“What a day that will be in Jamaican politics when politicians associated with a scandal will rise and say “I relinquish the office!””
“Jamaica’s electorate needs to progress to a point of strong reciprocity, where a politician with the slightest whiff of scandal will have 30 seconds to say, “I relinquish.”
“British voters have been screaming for blood ever since the “expense scandal” emerged”
From commentary by Cedric Wilson, Sunday Gleaner May 24
Wilson hit the nail on the head. It is the Jamaican electorate that permits its elected officials to rob the nation blind. The society has been built on a base of admiration for those who can elude and challenge the law, for decades quietly championing those who seeded their enterprises through criminal activity.
Many of our revered businessmen are known to have been involved in drugs and other shady activities prior to legitimizing their businesses, yet, conscious of this fact, the public sees them placed on pedestals and honored. Same goes for our decorated politicians. We whisper about their shenanigans, and when they are recognized as pillars of the society, we only become more jaded about adherence to the rule of law, and see those who go by the book as “wimps”.
The dons in the society have risen to prominence because of their lifestyles living above the law, having stepped into the breach left by the duly elected representatives to take care of their own fiefdoms — some of these “dons’ in their early twenties!
A very simple example of how the public is taught is how the whole episode of Usain Bolt’s accident was treated. It seems insignificant, but another very powerful message was sent to the public. There was not thorough investigation of the details surrounding the accident to determine whether he was breaking the law by speeding. We were so eager to exonerate him because of his hero status, not realizing that his lesson was that as crown prince he could get away with any misdemeanour, and this inaction has reinforced the public’s notion that the law has no teeth, except for the little man, who it devours with relish. What charges would Bolt have answered if there were casualties resulting from his apparent joyride? Place that next to the fifteen year old youth from Portmore who allegedly took his father’s vehicle without permission and ended up causing triple casualties.
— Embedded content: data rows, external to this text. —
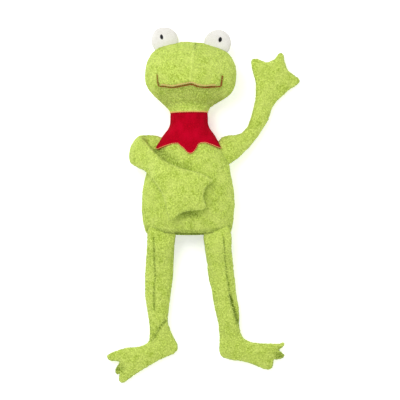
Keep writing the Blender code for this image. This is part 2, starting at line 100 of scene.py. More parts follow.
def tufts(p, size, seed):
    """1 at the middle of a tuft of pile and 0 between tufts, for tufts of that spacing."""
    q = p / size
    base = np.floor(q).astype(np.int64)
    nearest = np.full(len(p), 9.0)
    for dx in (-1, 0, 1):
        for dy in (-1, 0, 1):
            for dz in (-1, 0, 1):
                i, j, k = base[:, 0] + dx, base[:, 1] + dy, base[:, 2] + dz
                d = (i + hashed(i, j, k, seed) - q[:, 0]) ** 2
                d += (j + hashed(i, j, k, seed + 1) - q[:, 1]) ** 2
                d += (k + hashed(i, j, k, seed + 2) - q[:, 2]) ** 2
                nearest = np.minimum(nearest, d)
    return 1 - np.clip(np.sqrt(nearest), 0, 1)


def distance_to(line, x, y):
    """How far each place in plan is from a line, and how far along the line, from 0 to 1."""
    best, along = np.full(len(x), 1e9), np.zeros(len(x))
    total = np.linalg.norm(np.diff(line, axis=0), axis=1)
    start = np.concatenate([[0], np.cumsum(total)])
    for i in range(len(line) - 1):
        d = line[i + 1] - line[i]
        t = np.clip(((x - line[i, 0]) * d[0] + (y - line[i, 1]) * d[1]) / (d @ d), 0, 1)
        r = np.hypot(x - line[i, 0] - t * d[0], y - line[i, 1] - t * d[1])
        nearer = r < best
        best = np.where(nearer, r, best)
        along = np.where(nearer, (start[i] + t * total[i]) / start[-1], along)
    return best, along


def normals_of(points, faces):
    """Each point's normal, from faces of three or four corners."""
    a, b, c = points[faces[:, 0]], points[faces[:, 1]], points[faces[:, 2]]
    if faces.shape[1] == 4:
        n = np.cross(c - a, points[faces[:, 3]] - b)
    else:
        n = np.cross(b - a, c - a)
    total = np.zeros_like(points)
    for i in range(faces.shape[1]):
        for axis in range(3):
            total[:, axis] += np.bincount(faces[:, i], n[:, axis], len(points))
    return total / np.maximum(np.linalg.norm(total, axis=1), 1e-9)[:, None]


def terry(points, faces, seed, coarse=0.9, fine=0.55, lumps=0.5):
    """Towelling: the points pushed out by clumps and tufts of pile, and how high each one stands."""
    n = normals_of(points, faces)
    clump = tufts(points, CLUMP, seed) - 0.45
    loop = tufts(points, TUFT, seed + 7) - 0.45
    slow = value_noise(points, 15, seed + 11) + 0.5 * value_noise(points, 7, seed + 12)
    moved = points + n * (coarse * clump + fine * loop + lumps * slow)[:, None]
    return moved, np.clip(0.5 + 0.45 * clump + 0.85 * loop, 0, 1)


# ---------------------------------------------------------------- objects

def new_object(name, points, faces, material, nap=None, shade=None, normals=None):
    """A smooth mesh object from points in millimetres, with how high its pile stands and its darkness: painted
    shade and dark seam lines.
    """
    mesh = bpy.data.meshes.new(name)
    mesh.from_pydata((np.asarray(points) * MM).tolist(), [], [list(map(int, f)) for f in faces])
    mesh.update()
    mesh.polygons.foreach_set("use_smooth", [True] * len(mesh.polygons))
    for key, values in (("nap", nap), ("shade", shade)):
        if values is not None:
            mesh.attributes.new(key, "FLOAT", "POINT").data.foreach_set(
                "value", np.asarray(values, np.float32))
    if normals is not None:
        mesh.normals_split_custom_set_from_vertices(np.asarray(normals).tolist())
    o = bpy.data.objects.new(name, mesh)
    bpy.context.scene.collection.objects.link(o)
    mesh.materials.append(material)
    return o


def grid_faces(rows, columns):
    """Quads of a grid of points, rows one after another; each row closes on itself."""
    j, i = np.meshgrid(np.arange(rows - 1), np.arange(columns), indexing="ij")
    k = (i + 1) % columns
    a, b = j * columns + i, j * columns + k
    return np.stack([a, b, b + columns, a + columns], -1).reshape(-1, 4)


def thickness(o, amount, offset=-1.0):
    m = o.modifiers.new("cloth", "SOLIDIFY")
    m.thickness, m.offset = amount * MM, offset


def stitches(line, length, gap):
    """Thread stitches along a line: the middle points of each, with gaps that are a share of its length."""
    step = np.concatenate([[0], np.cumsum(np.linalg.norm(np.diff(line, axis=0), axis=1))])
    count = max(1, int(step[-1] / length))
    out = []
    for i in range(count):
        a, b = (i + gap / 2) * step[-1] / count, (i + 1 - gap / 2) * step[-1] / count
        s = np.linspace(a, b, 5)
        out.append(np.stack([np.interp(s, step, line[:, k]) for k in range(3)], -1))
    return out


def stitch_object(name, groups, material, sink=0.35):
    """A mesh of short round threads, each dipping into the cloth at its ends."""
    points, faces = [], []
    sides = 6
    for runs, radius in groups:
        for run in runs:
            along = run[-1] - run[0]
            along = along / max(np.linalg.norm(along), 1e-9)
            up = np.array([0, 0, 1.0]) - along * along[2]
            up /= max(np.linalg.norm(up), 1e-9)
            over = np.cross(along, up)
            first = len(points)
            for i, q in enumerate(run):
                t = i / (len(run) - 1)
                r = radius * (0.45 + 0.55 * math.sin(math.pi * t) ** 0.5)
                q = q - up * sink * (1 - math.sin(math.pi * t))
                for k in range(sides):
                    w = 2 * math.pi * k / sides
                    points.append(q + r * (math.cos(w) * up + math.sin(w) * over))
            for i in range(len(run) - 1):
                for k in range(sides):
                    a, b = first + i * sides + k, first + i * sides + (k + 1) % sides
                    faces.append((a, a + sides, b + sides, b))
            faces.append(tuple(first + k for k in range(sides)))
            faces.append(tuple(first + (len(run) - 1) * sides + k for k in reversed(range(sides))))
    return new_object(name, np.array(points), faces, material)


# ---------------------------------------------------------------- materials

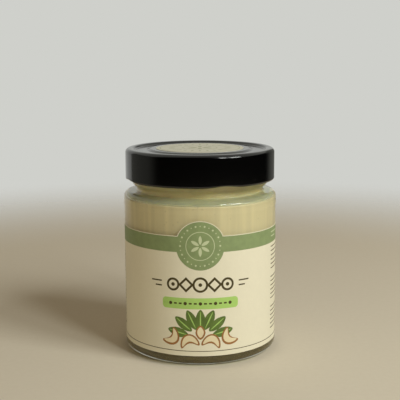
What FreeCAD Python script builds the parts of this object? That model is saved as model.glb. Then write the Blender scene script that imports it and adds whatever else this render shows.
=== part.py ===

Our officials complain incessantly about lack of discipline in the society, failing to realize that it is enforcing the law that reinforces discipline. Usain Bolt’s achievements have placed him on that enviable list of “untouchables” in the land: those granted special privileges because of status. Well, why not? That’s what’s called “runnings”. And our leaders have seen to it that runnings is perpetuated.
We have been doing this for years, being led by one-eyed myopic officials in a nation of blind people. And as usual, we wait until circumstances rise to dire proportions before we feign surprise and whirl like dervishes trying to find the way out of the dilemma. Many have petitioned the present administration to seek to engage the idle, illiterate, testosterone-driven youth to dissuade them from a career of gunslinging, but their lumbering ineptitude has been evidenced by a resounding silence. We will witness some measure of activity from the government only if a sustained fusillade is directed at the upper reaches of society, or God forbid, at our sequestered visitors in tourist enclaves.
Those who are opinion makers have stopped asking the hard questions and have ceased working in the interest of the people and the development of the nation. I don’t hear a soul asking what became of the US Postmaster General’s cheque for $100,000 that disappeared but was encashed (2002-3), nor have I heard a single query about the fate of those BMW motorcars that were imported to transport the World Cup Cricket officials. Nobody really cares.
From his roost in Florida, a colleague of mine called the office of the US Postmaster General to obtain a copy of both sides of the cheque, since such information is public knowledge here, but not being in Jamaica has handicapped his efforts to get to the bottom of this. Can anyone in Jamaica summon enough courage to quietly do what American journalists Woodward and Bernstein did to expose wrongdoing in their day: Investigations?
The British public screaming for blood — and seeing results, is a signal that democracy is alive and well in the UK. Their officials are actually forced to resign. On the contrary, the Jamaican apathy with criminal activity also makes a statement, albeit one that signals that a rot has taken hold of the entire society. Politicians resigning? I don’t think so. They would have be be removed kicking, clawing and biting, or in straitjackets. When elected officials who have presided over systematic destruction of the fabric of the society can remain on the sidelines gloating and even demanding apologies when their so-called reputations are tainted, muting the media and reducing the electorate to whispering out of fear, is palpable evidence that the tipping point is past, and that fresh new leadership from young patriots untainted by the current blight is the only hope for Jamaica.
The tragedy is that the only blood Jamaicans currently scream for is that of the ignorant poor and dispossessed.